Once the surge—ooops! that’s right-wing talk!—stimulus has this effect, the newly robust economy will generate so much revenue that we will be able to bail ourselves out of $19 trillion or $20 trillion of debt in only three or four generations.
Zach posts the important point, beating me to the punch. Thanks for that.
What is remarkable is that if you look bad at that analysis, if is remarkably prescient. Only about 40-50% of the stimulus was classic stimulative spending, since there were tax cuts and other things in there as well. Over the 2-3 year period this has translated into roughly $200B per year and has brought the unemployment rate to 9.1% versus the 10% that Krugman estimated we’d see without any stimulus (and that’s different from the 25%+ we’d have seen had the Fed not bailed out the banks and thrown tons of liquidity into the market by massively increasing its balance sheet). His numbers are really, really close to reality, as they have been on numerous occasions in the past. Anyone who maligns Krugman really doesn’t read Krugman, nor check to see how his predictions hold up. This is the other reason I love Krugman: not only is he willing to break the expert’s silence and go after the know-nothings who spout nonsense (e.g., George Will on that sunday morning ABC show), but he presents facts that are incredibly accurate when he does so. Those that attack Keynes and Krugman really are living in a fantasy world…or they better start producing some hard and numerical evidence in support of their alternate reality. While it is hard to run a political campaign arguing that it would have been worse without me and with the other side’s dismal policies, especially when it is still bad out there, but this is the reality. And Krugman’s numbers, predictively given, highlight this.

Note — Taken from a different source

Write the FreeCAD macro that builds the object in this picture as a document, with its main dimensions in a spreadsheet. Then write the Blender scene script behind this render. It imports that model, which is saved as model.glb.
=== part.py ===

Wait a minute: 9.1% unemployment is the new 8% unemployment Obama’s Keynesians promised? Does Eurasia know that we’re no longer at war with it and that we’ve been at war with East Asia forever?
abc,
Please produce some hard, incontrovertible numerical evidence that Keynsian economics, absent significant external stimuli (such as World War II and the distorted global market that followed), have reversed a recession and accelerated growth in real GDP. Economists (even St. Krugman) seem to agree that the recession was over in mid-2009 – mere months after President Obama took office and before even a small percentage of the stimulus funds had been injected into the economy. But then, recessions in the United States have usually been succeeded by rapid grown in GDP. Not so much in the last two years, even given the “Recovery Summer” of 2010.

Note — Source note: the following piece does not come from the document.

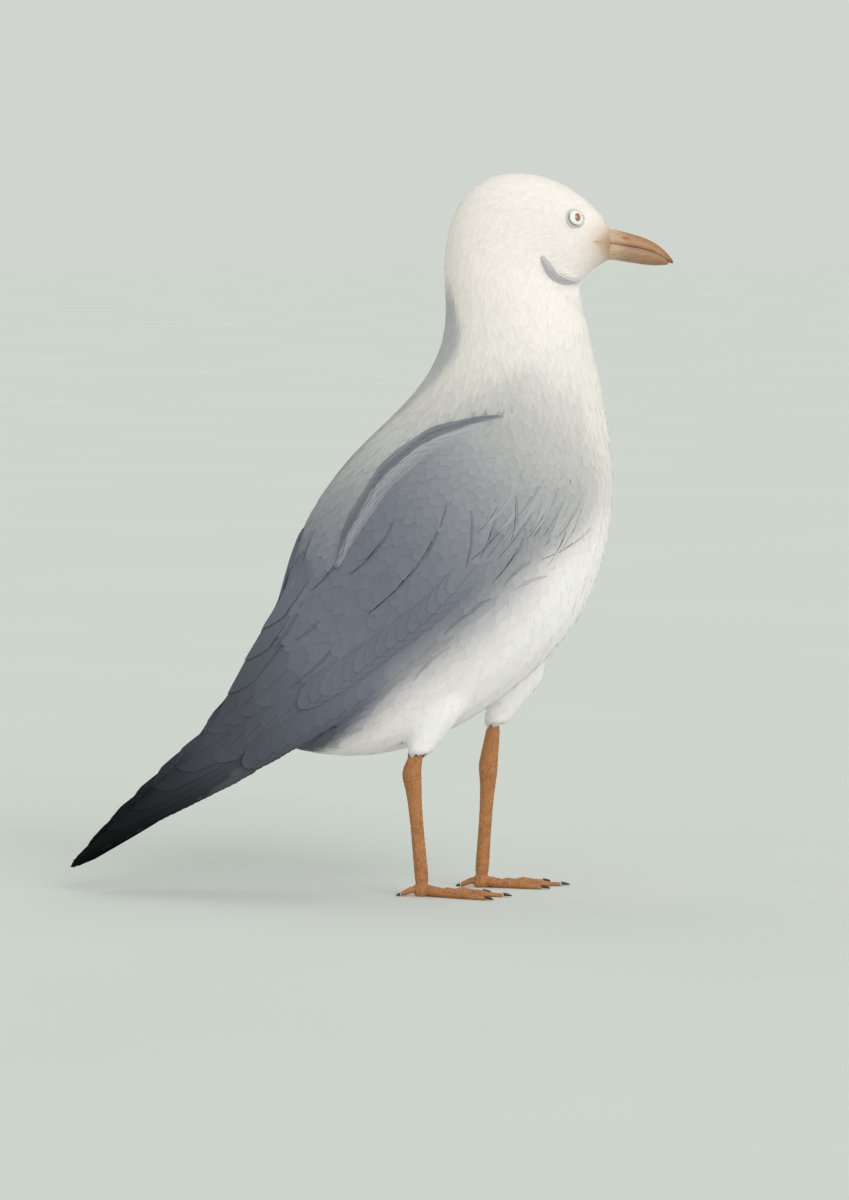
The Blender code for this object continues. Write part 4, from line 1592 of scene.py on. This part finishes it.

Also, are you arguing that TARP was stimulus spending? I believe all TARP loans to financial institutions (passed and signed into law during the Bush Administration) have been repaid, with interest. TARP should not be conflated with the massive spending of the stimulus package, which was touted as the Keynsian magic bullet that was going to hold unemployment below 8%.
Talk about fantasy worlds… it is to laugh.